At 20, I studied abroad in the sunny and southern city of Granada, Spain. I had on rose-colored glasses. I just wanted to exist. As I traveled around Spain, Morocco, Italy, and more that is what it felt like. But there were times when people would stare and point at me as I walked down the street in Spain. Other times, I was being stopped and asked if I needed to marry a Spanish man for a visa to stay in the country.

At 22, I moved to teach English as a Fulbright Teaching Assistant in Logroño, Spain. As a teacher, I wine-tasted my way through Spain’s wine region. I planned the Spring break of my dreams to vacation in Greece. However, I also had to address the n-word in the classroom and became the face of Black American culture as my students knew little about it.

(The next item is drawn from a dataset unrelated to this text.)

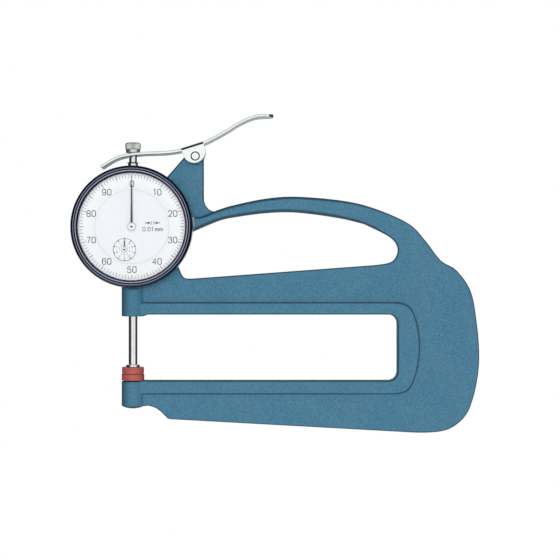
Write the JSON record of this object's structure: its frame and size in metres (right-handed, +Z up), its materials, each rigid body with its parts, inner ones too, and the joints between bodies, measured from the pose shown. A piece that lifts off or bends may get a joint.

Being Black in Spain had its ups and downs. Living in the south, then moving to the north, provided me with two opportunities to understand how. I am not here to disparage the entire country. I want to share some lessons and experiences. So, here are some things for Black travelers to be aware of in Spain.

Black Travel in Spain Tips

Blackface is still very common in Spain

During my time in both Granada and Logroño, I witnessed blackface. Coming from the U.S., I had seen it before so the sight of it was not new. However, its prevalence caught me off guard.

Blackface came up during Spain’s Three Kings parade and celebrations. It was on commercials, in-school celebrations of the holiday, etc. Asking some Spaniards about it, many did not understand its implications. A few did, but still, it was not a pressing issue to change for them. 

Your English level may surprise people

Throughout my experiences in Spain people always seemed surprised that I knew English. Or rather, that I was fluent in English as it is my first language. To be honest, I do not really understand why this was always a shock. People know who Beyonce and the Obamas were, so obviously, they were aware Black people are in the U.S. Thus, if you are a Black American, be prepared to shock a few people when you open your mouths.  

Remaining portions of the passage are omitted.